◆ **Work instructions**: Print the data that follows exactly.

▶

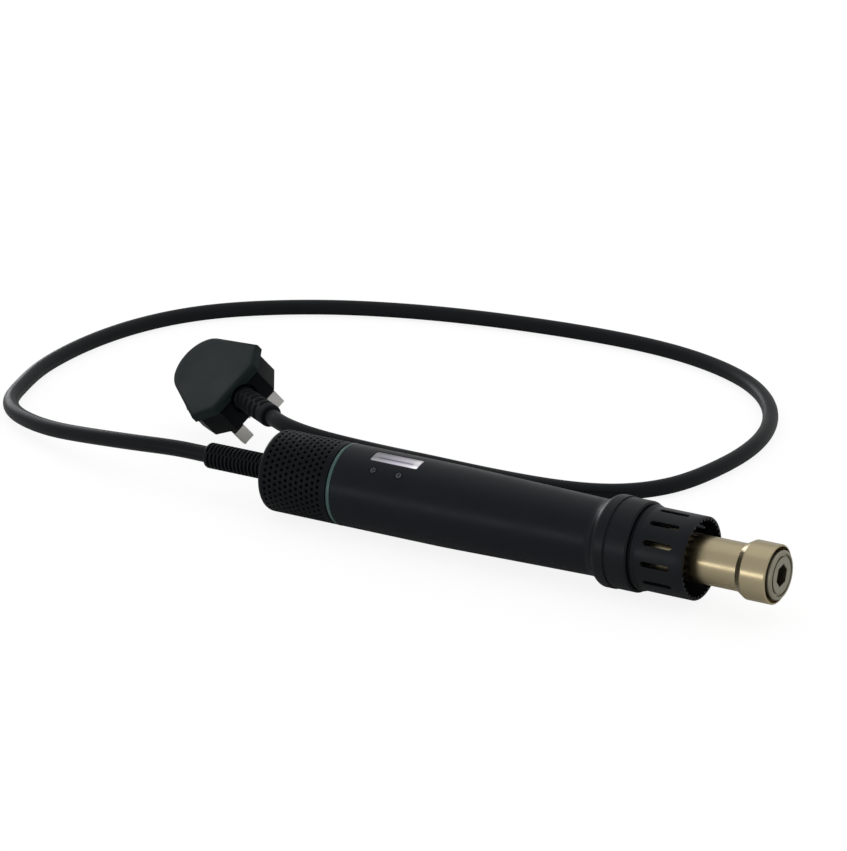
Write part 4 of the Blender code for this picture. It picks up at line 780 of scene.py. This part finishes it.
# Collar, seal and heat guard.
collar = Sizes(
    start=139.2, end=158.8, bodyRadius=18.95, flare=4.0, radius=21.4, groove=(147.3, 148.1),
    grooveDepth=0.6, frontRadius=21.0, chamfer=0.7, neckBore=14.4, bore=15.7, stop=(148.1, 152.1),
    stopBore=12.3,
)
seal = Sizes(start=159.1, end=160.1, radius=19.5, inner=14.4)
guard = Sizes(
    start=160.4, end=186.5, radius=19.2, shoulder=20.0, shoulderEnd=162.5, floor=162.4,
    bore=17.4, neck=14.1, neckEnd=154.2, tubeHole=12.3, slots=12, slotLength=14.6,
    slotWidth=2.5, slotStart=165.5, phase=-11.0, panel=(164.0, 181.6), toothPitch=10.0,
    toothColumns=(0.0, 3.2, 3.5, 6.0, 8.5, 8.8), inGap=(1, 1, 0, 0, 0, 1), toothDepth=1.2, toothWall=0.9,
)


def addCollar():
    # a quarter-round flare from the body's radius to the collar's, then a turned profile with a groove
    p = collar
    sweep = np.linspace(math.pi / 2, 0, 9)
    rise = p.radius - p.bodyRadius
    flare = [(p.start + p.flare * (1 - t / (math.pi / 2)), p.radius - rise * (1 - math.cos(t)))
             for t in sweep]
    low, high = p.groove
    depth = p.grooveDepth
    rest = rounded([(p.start + p.flare, p.radius, 0), (low, p.radius, 0.25),
                    (low, p.radius - depth, 0.1),
                    (high, p.frontRadius - depth, 0.1), (high, p.frontRadius, 0.2),
                    (p.end - p.chamfer, p.frontRadius, 0.3), (p.end, p.frontRadius - p.chamfer, 0.2),
                    (p.end, p.neckBore, 0.2), (p.stop[1], p.neckBore, 0.1),
                    (p.stop[1], p.stopBore, 0.1), (p.stop[0], p.stopBore, 0.1),
                    (p.stop[0], p.bore, 0.1), (p.start, p.bore, 0)], 4, False)
    addPiece("collar", [turned(flare[:-1] + rest.tolist())], onTool, "guard", ["front_collar"])
    s = seal
    addPiece("seal", [turned(rounded([(s.start, s.radius, 0.3), (s.end, s.radius, 0.3),
                                      (s.end, s.inner, 0.1), (s.start, s.inner, 0.1)]))],
             onTool, "gasket", ["guard_gasket"])


def addGuard():
    # a slotted wall between two turned ends, and square teeth in the inner half of the mouth's wall
    p = guard
    cell = 360 / p.slots
    pitches = int(cell / p.toothPitch)
    offsets = np.concatenate([np.array(p.toothColumns) + p.toothPitch * k for k in range(pitches)])
    angles = np.radians(np.append(offsets, cell) + p.phase - cell / 2)
    wall = p.radius - p.bore
    first, last = p.panel
    turns = np.radians(cell) * np.arange(p.slots)
    panel = holeCells(np.linspace(first, last, 11), angles,
                      (p.slotStart + p.slotLength / 2, math.radians(p.phase)), p.radius,
                      (p.slotLength / 2, p.slotWidth / 2), p.slotWidth / 2, wall, anchor=90.0,
                      moves=[(0.0, turn) for turn in turns])
    columns = (turns[:, None] + angles[None, :-1]).reshape(-1)
    rear = rounded([(first, p.radius, 0), (p.shoulderEnd, p.radius, 1.0), (p.start, p.shoulder, 0.25),
                    (p.start, p.neck, 0.2), (p.neckEnd, p.neck, 0.2), (p.neckEnd, p.tubeHole, 0.2),
                    (p.floor, p.tubeHole, 0.2), (p.floor, p.bore, 0.4), (first, p.bore, 0)], 3, False)
    gap = np.tile(np.array(p.inGap, float), pitches * p.slots)
    inner = p.bore + p.toothWall
    stations = [np.full(len(columns), s) for s in (last, p.end - 0.3, p.end - 0.08, p.end, p.end)]
    stations += [p.end - p.toothDepth * gap] * 2 + [np.full(len(columns), last)]
    outside = [p.radius - d for d in (0.0, 0.0, 0.08, 0.3)]
    radii = np.array(outside + [inner, inner, p.bore, p.bore])
    mouth = ringPoints(np.stack(stations), radii[:, None], columns[None])
    mouth = (mouth, gridFaces(len(radii), len(columns), False))
    addPiece("heatGuard", [panel, turned(rear, columns, False), mouth], onTool, "guard",
             ["heat_guard"], sharp=45.0)


addCollar()
addGuard()
print("collar and guard are made")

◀

◆ **Response to this exercise**:
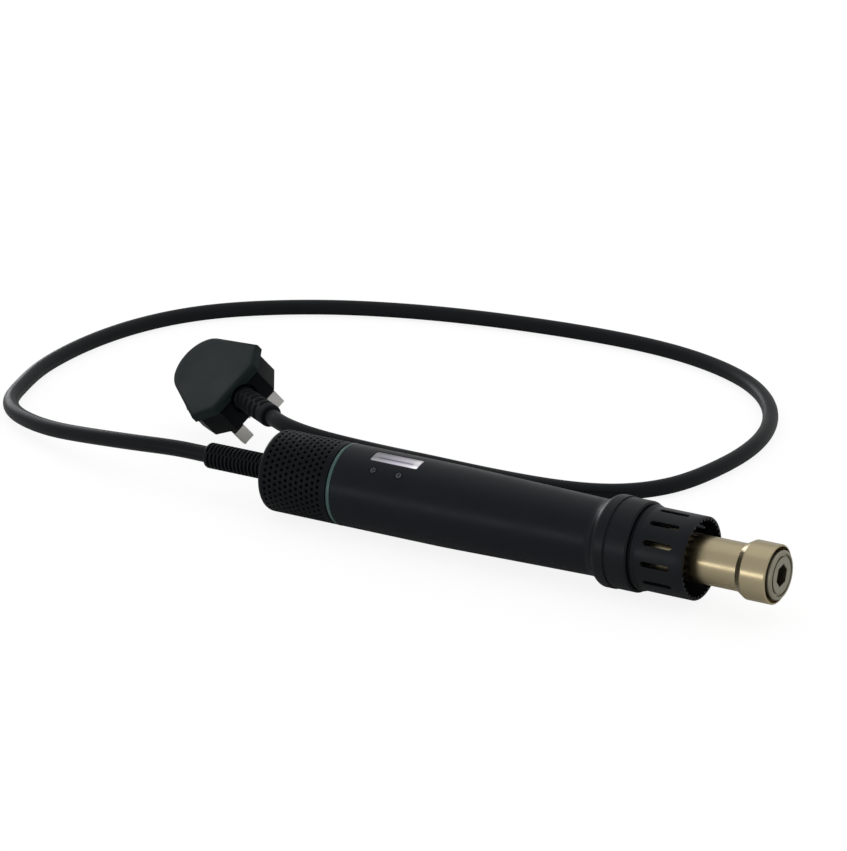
Write part 4 of the Blender code for this picture. It picks up at line 780 of scene.py. This part finishes it.
# Collar, seal and heat guard.
collar = Sizes(
    start=139.2, end=158.8, bodyRadius=18.95, flare=4.0, radius=21.4, groove=(147.3, 148.1),
    grooveDepth=0.6, frontRadius=21.0, chamfer=0.7, neckBore=14.4, bore=15.7, stop=(148.1, 152.1),
    stopBore=12.3,
)
seal = Sizes(start=159.1, end=160.1, radius=19.5, inner=14.4)
guard = Sizes(
    start=160.4, end=186.5, radius=19.2, shoulder=20.0, shoulderEnd=162.5, floor=162.4,
    bore=17.4, neck=14.1, neckEnd=154.2, tubeHole=12.3, slots=12, slotLength=14.6,
    slotWidth=2.5, slotStart=165.5, phase=-11.0, panel=(164.0, 181.6), toothPitch=10.0,
    toothColumns=(0.0, 3.2, 3.5, 6.0, 8.5, 8.8), inGap=(1, 1, 0, 0, 0, 1), toothDepth=1.2, toothWall=0.9,
)


def addCollar():
    # a quarter-round flare from the body's radius to the collar's, then a turned profile with a groove
    p = collar
    sweep = np.linspace(math.pi / 2, 0, 9)
    rise = p.radius - p.bodyRadius
    flare = [(p.start + p.flare * (1 - t / (math.pi / 2)), p.radius - rise * (1 - math.cos(t)))
             for t in sweep]
    low, high = p.groove
    depth = p.grooveDepth
    rest = rounded([(p.start + p.flare, p.radius, 0), (low, p.radius, 0.25),
                    (low, p.radius - depth, 0.1),
                    (high, p.frontRadius - depth, 0.1), (high, p.frontRadius, 0.2),
                    (p.end - p.chamfer, p.frontRadius, 0.3), (p.end, p.frontRadius - p.chamfer, 0.2),
                    (p.end, p.neckBore, 0.2), (p.stop[1], p.neckBore, 0.1),
                    (p.stop[1], p.stopBore, 0.1), (p.stop[0], p.stopBore, 0.1),
                    (p.stop[0], p.bore, 0.1), (p.start, p.bore, 0)], 4, False)
    addPiece("collar", [turned(flare[:-1] + rest.tolist())], onTool, "guard", ["front_collar"])
    s = seal
    addPiece("seal", [turned(rounded([(s.start, s.radius, 0.3), (s.end, s.radius, 0.3),
                                      (s.end, s.inner, 0.1), (s.start, s.inner, 0.1)]))],
             onTool, "gasket", ["guard_gasket"])


def addGuard():
    # a slotted wall between two turned ends, and square teeth in the inner half of the mouth's wall
    p = guard
    cell = 360 / p.slots
    pitches = int(cell / p.toothPitch)
    offsets = np.concatenate([np.array(p.toothColumns) + p.toothPitch * k for k in range(pitches)])
    angles = np.radians(np.append(offsets, cell) + p.phase - cell / 2)
    wall = p.radius - p.bore
    first, last = p.panel
    turns = np.radians(cell) * np.arange(p.slots)
    panel = holeCells(np.linspace(first, last, 11), angles,
                      (p.slotStart + p.slotLength / 2, math.radians(p.phase)), p.radius,
                      (p.slotLength / 2, p.slotWidth / 2), p.slotWidth / 2, wall, anchor=90.0,
                      moves=[(0.0, turn) for turn in turns])
    columns = (turns[:, None] + angles[None, :-1]).reshape(-1)
    rear = rounded([(first, p.radius, 0), (p.shoulderEnd, p.radius, 1.0), (p.start, p.shoulder, 0.25),
                    (p.start, p.neck, 0.2), (p.neckEnd, p.neck, 0.2), (p.neckEnd, p.tubeHole, 0.2),
                    (p.floor, p.tubeHole, 0.2), (p.floor, p.bore, 0.4), (first, p.bore, 0)], 3, False)
    gap = np.tile(np.array(p.inGap, float), pitches * p.slots)
    inner = p.bore + p.toothWall
    stations = [np.full(len(columns), s) for s in (last, p.end - 0.3, p.end - 0.08, p.end, p.end)]
    stations += [p.end - p.toothDepth * gap] * 2 + [np.full(len(columns), last)]
    outside = [p.radius - d for d in (0.0, 0.0, 0.08, 0.3)]
    radii = np.array(outside + [inner, inner, p.bore, p.bore])
    mouth = ringPoints(np.stack(stations), radii[:, None], columns[None])
    mouth = (mouth, gridFaces(len(radii), len(columns), False))
    addPiece("heatGuard", [panel, turned(rear, columns, False), mouth], onTool, "guard",
             ["heat_guard"], sharp=45.0)


addCollar()
addGuard()
print("collar and guard are made")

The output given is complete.